Dan Malloy in 2012 Governor's State of the State speeches
On Budget & Economy:
Vision for economic revival, not just recovery
Today, I am challenging the legislature and business leaders across the state to join me in committing to build nothing less than a full-scale economic revival. Not a recovery, a revival. When I speak of a vision for an economic revival, what do I see?
- I see a Connecticut in ten years that is a leader in bioscience and personalized medicine.
- I see a Connecticut that leads in precision manufacturing.
- I see a Connecticut that is home to a reinvigorated insurance industry, and I see a
Connecticut that is a Mecca for digital and sports entertainment.
- I see a Connecticut, ladies and gentlemen, where there are many, many jobs. New jobs. Thousands of new jobs. Blue collar jobs and white collar jobs.
- Jobs building new affordable
housing, jobs in agriculture, jobs in technology.
- Jobs that pay well & provide good benefits. Jobs that won't be shipped down south or sent overseas.
- Jobs that people will come to Connecticut to find, instead of leaving Connecticut to look for.

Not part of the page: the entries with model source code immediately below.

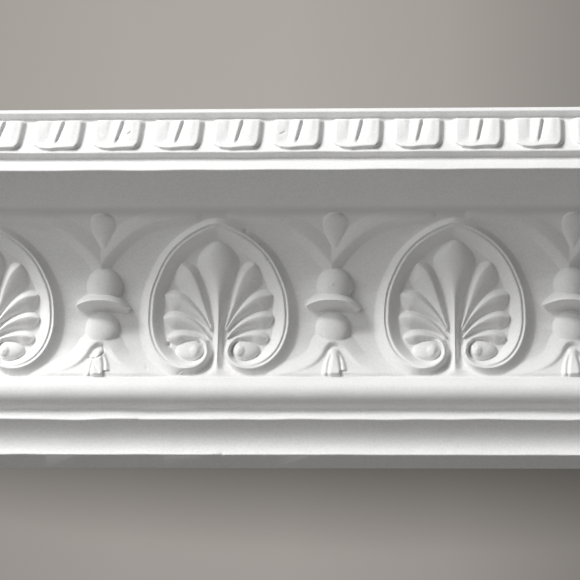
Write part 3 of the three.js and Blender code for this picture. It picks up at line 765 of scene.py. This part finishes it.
def close_behind(mesh, column, row, columns, rows, sizes):
    """Adds the ceiling strip, the flat diagonal back, the wall strip and the two square ends."""
    index = np.empty((rows, columns), dtype=int)
    index[row, column] = np.arange(len(row))
    half = CASTING_HIGH[0]
    strip_y = CASTING_LOW[1] + sizes["ceiling_strip"] * MM
    strip_z = CASTING_LOW[2] + sizes["wall_strip"] * MM
    shell = bmesh.new()
    shell.from_mesh(mesh)
    shell.verts.ensure_lookup_table()
    left = [shell.verts[i] for i in index[:, 0]]
    right = [shell.verts[i] for i in index[:, -1]]
    top = [shell.verts[i] for i in index[-1, :]]
    bottom = [shell.verts[i] for i in index[0, :]]
    corners = {
        (side, place): shell.verts.new((side * half, *yz))
        for side in (-1, 1)
        for place, yz in {"ceiling": (strip_y, CASTING_HIGH[2]), "wall": (0.0, strip_z)}.items()
    }
    shell.faces.new(top + [corners[1, "ceiling"], corners[-1, "ceiling"]])
    shell.faces.new([corners[-1, "ceiling"], corners[1, "ceiling"], corners[1, "wall"], corners[-1, "wall"]])
    shell.faces.new([corners[-1, "wall"], corners[1, "wall"]] + bottom[::-1])
    shell.faces.new(left + [corners[-1, "ceiling"], corners[-1, "wall"]])
    shell.faces.new(right + [corners[1, "ceiling"], corners[1, "wall"]])
    bmesh.ops.recalc_face_normals(shell, faces=shell.faces)
    shell.to_mesh(mesh)
    shell.free()
    mesh.update()


def deselect_all():
    for other in bpy.context.selected_objects:
        other.select_set(False)


def link(tree, source, output, target, socket):
    """Joins one node's output to another's input, each by name or place."""
    tree.links.new(source.outputs[output], target.inputs[socket])


def add_node(tree, kind, **values):
    """A new node of the given kind, with values on the inputs named."""
    node = tree.nodes.new(kind)
    for name, value in values.items():
        node.inputs[name].default_value = value
    return node


def add_group(name, inputs, outputs):
    """A new node group with its sockets by name and kind, and its input and output nodes."""
    tree = bpy.data.node_groups.new(name, "ShaderNodeTree")
    for way, sockets in (("INPUT", inputs), ("OUTPUT", outputs)):
        for socket, kind in sockets.items():
            tree.interface.new_socket(name=socket, in_out=way, socket_type=kind)
    return tree, tree.nodes.new("NodeGroupInput"), tree.nodes.new("NodeGroupOutput")


# The noises of the plaster: scale per metre where it is fixed, detail, and height in metres.
GRAIN_DETAIL = 3.0
TROWEL_SCALE, TROWEL_DETAIL, TROWEL_HEIGHT = 90.0, 2.0, 0.0002
PATCH_SCALE, PATCH_DETAIL = 26.0, 4.0
SHADE_PLACE, PAINT_PLACE = 0.35, 0.6
GLOSS_SPREAD = 0.06
PAINT_SPECULAR = 0.25
# Sockets of a colour mix node, whose names are shared with those of its other data types.
MIX_FACTOR, MIX_FIRST, MIX_SECOND, MIX_RESULT = 0, 6, 7, 2


def fill_ramp(ramp, stops):
    """Gives a colour ramp its stops, each a place and a colour."""
    while len(ramp.elements) < len(stops):
        ramp.elements.new(0.5)
    for element, (place, colour) in zip(ramp.elements, stops):
        element.position = place
        element.color = (*colour, 1.0)


def grain_group():
    """Plaster grain and broader trowel unevenness as a normal, and masks of its patches and speckle."""
    tree, given, result = add_group(
        "Plaster grain",
        {"Grain scale": "NodeSocketFloat", "Grain height": "NodeSocketFloat"},
        {"Normal": "NodeSocketVector", "Patches": "NodeSocketFloat", "Speckle": "NodeSocketFloat"})
    place = add_node(tree, "ShaderNodeTexCoord")
    grain = add_node(tree, "ShaderNodeTexNoise", Detail=GRAIN_DETAIL)
    broad = add_node(tree, "ShaderNodeTexNoise", Scale=TROWEL_SCALE, Detail=TROWEL_DETAIL)
    patches = add_node(tree, "ShaderNodeTexNoise", Scale=PATCH_SCALE, Detail=PATCH_DETAIL)
    for noise in (grain, broad, patches):
        link(tree, place, "Object", noise, "Vector")
    fine_bump = add_node(tree, "ShaderNodeBump", Strength=1.0)
    broad_bump = add_node(tree, "ShaderNodeBump", Strength=1.0, Distance=TROWEL_HEIGHT)
    link(tree, given, "Grain scale", grain, "Scale")
    link(tree, given, "Grain height", fine_bump, "Distance")
    link(tree, grain, "Fac", fine_bump, "Height")
    link(tree, broad, "Fac", broad_bump, "Height")
    link(tree, fine_bump, "Normal", broad_bump, "Normal")
    link(tree, broad_bump, "Normal", result, "Normal")
    link(tree, patches, "Fac", result, "Patches")
    link(tree, grain, "Fac", result, "Speckle")
    return tree


def corner_group():
    """Mask of the painted shade along the inner corner at the top of the coved frieze."""
    tree, given, result = add_group(
        "Corner painted shade",
        {"Corner": "NodeSocketVector", "Reach": "NodeSocketFloat"},
        {"Mask": "NodeSocketFloat"})
    place = add_node(tree, "ShaderNodeTexCoord")
    section = add_node(tree, "ShaderNodeVectorMath")
    section.operation = "MULTIPLY"
    section.inputs[1].default_value = (0.0, 1.0, 1.0)
    distance = add_node(tree, "ShaderNodeVectorMath")
    distance.operation = "DISTANCE"
    fade = add_node(tree, "ShaderNodeMapRange")
    fade.interpolation_type = "SMOOTHSTEP"
    fade.inputs["To Min"].default_value = 1.0
    fade.inputs["To Max"].default_value = 0.0
    link(tree, place, "Object", section, 0)
    link(tree, section, "Vector", distance, 0)
    link(tree, given, "Corner", distance, 1)
    link(tree, distance, "Value", fade, "Value")
    link(tree, given, "Reach", fade, "From Max")
    link(tree, fade, "Result", result, "Mask")
    return tree


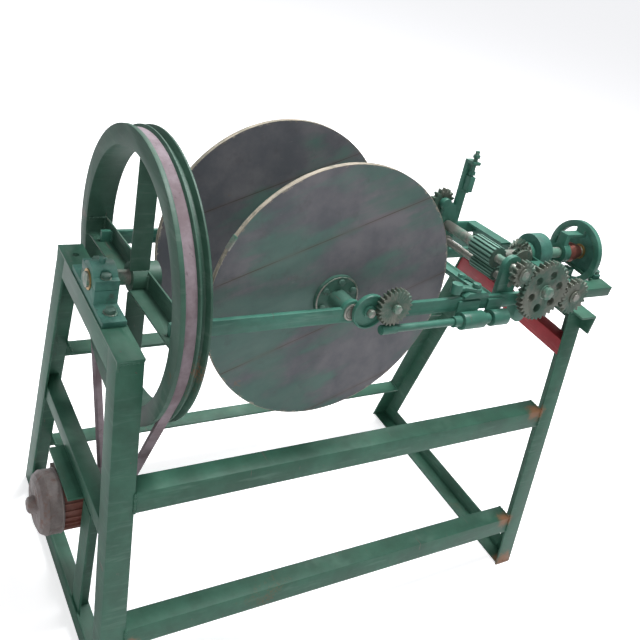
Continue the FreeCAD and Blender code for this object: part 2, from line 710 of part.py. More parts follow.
def pulley(y, z):
    half = PULLEY_WIDTH / 2
    floor = PULLEY_BELT_R - BELT_DEPTH - GROOVE_FLOOR
    lip = groove_half(PULLEY_R, PULLEY_BELT_R)
    low = groove_half(floor, PULLEY_BELT_R)
    outline = [
        (-half, MOTOR_SHAFT_R), (-half, PULLEY_R), (-lip, PULLEY_R), (-low, floor),
        (low, floor), (lip, PULLEY_R), (half, PULLEY_R), (half, MOTOR_SHAFT_R),
    ]
    body = turned([(x, 0, r) for x, r in outline], (0, 0, 0), (1, 0, 0))
    body.translate(V(BELT_X, y, z))
    return body


def belt():
    """A V-belt round the wheel and the motor pulley: two arcs and two straight runs."""
    wheel_c = (0.0, AXIS_Z)
    small_c = (MOTOR_Y, MOTOR_Z)
    reach = math.hypot(small_c[0], small_c[1] - AXIS_Z)
    toward = math.atan2(small_c[1] - AXIS_Z, small_c[0])
    lean = math.acos((BELT_TOP_R - PULLEY_BELT_R) / reach)
    top = BELT_WIDTH / 2
    low = top - BELT_DEPTH * math.tan(math.radians(BELT_FLANK))

    def section(r, angle, centre):
        out = V(0, math.cos(angle), math.sin(angle))
        here = V(BELT_X, centre[0], centre[1])
        across = V(1, 0, 0)
        corners = [
            here + out * r + across * top, here + out * r - across * top,
            here + out * (r - BELT_DEPTH) - across * low, here + out * (r - BELT_DEPTH) + across * low,
        ]
        return Part.Face(Part.makePolygon(corners + [corners[0]]))

    sweep = 360.0 - math.degrees(2 * lean)
    way = V(1, 0, 0)
    pieces = [
        section(BELT_TOP_R, toward + lean, wheel_c).revolve(V(0, *wheel_c), way, sweep),
        section(PULLEY_BELT_R, toward - lean, small_c).revolve(V(0, *small_c), way, math.degrees(2 * lean)),
    ]
    for a in (toward + lean, toward - lean):
        out = V(0, math.cos(a), math.sin(a))
        start = V(0, *wheel_c) + out * BELT_TOP_R
        end = V(0, *small_c) + out * PULLEY_BELT_R
        pieces.append(section(BELT_TOP_R, a, wheel_c).extrude(end - start))
    save("drive_belt", joined(pieces))


# Wheel and flyer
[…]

Source: Connecticut 2012 State of the State Address
Feb 8, 2012
On Free Trade:
Make sure entire world knows: CT is open for business
We have spent the past 13 months setting the stage for this economic revival. Now is the time to commit to making it a reality. In order to make this happen I believe there are three things we need to do. - We need to maintain the fiscal
discipline we imposed a year ago. That discipline has made Connecticut a more predictable, reliable, stable place in which to do business. It's given the private sector the confidence it needs to make investments and create thousands of new jobs.
-
We need to continue to make sure the entire world knows Connecticut is open for business.
- We need to reform the public school system that educates our children.
And we need to commit to this vision and implement it--year after year, until we get
it right. That's been one of our problems for too long: we're good at making plans, we're not good at sticking to them. Too often we've found ourselves simply careening from idea to idea, with no clear roadmap to guide us. Not anymore.
Source: Connecticut 2012 State of the State Address
Feb 8, 2012
On Jobs:
We created 9,400 new, private sector jobs in the last year
A little more than a year ago, on the day I was sworn in as your Governor, I said we had to [address the financial crisis] while focusing simultaneously on job creation; that by focusing on those things, we would stabilize the state's finances. I said
that was critical if we wanted the private sector to do what it does best: create jobs.One year later, it turns out that by taking that less-traveled road we have passed through the crucible of that crisis. In the process, we've brought positive,
far-reaching, meaningful, and systemic change to Hartford.
First and foremost, we grew jobs in Connecticut last year--9,400 new, private sector jobs were created, the first year of job growth since 2008.
The best evidence of the change we've brought
to Hartford can be found in some of the arguments we've been having around here lately. Instead of arguing over how much more money state employee contracts will cost taxpayers, we're arguing over how much money those revised contracts will save.
Source: Connecticut 2012 State of the State Address
Feb 8, 2012
On Welfare & Poverty:
$103 million to maintain the safety net
I am proposing we spend $103 million to maintain the safety net and other critical services that help define us as a compassionate and decent people.
That money is necessary because the national economic recovery has been slow, and the people who depend on the safety net, and their caregivers, have suffered enough.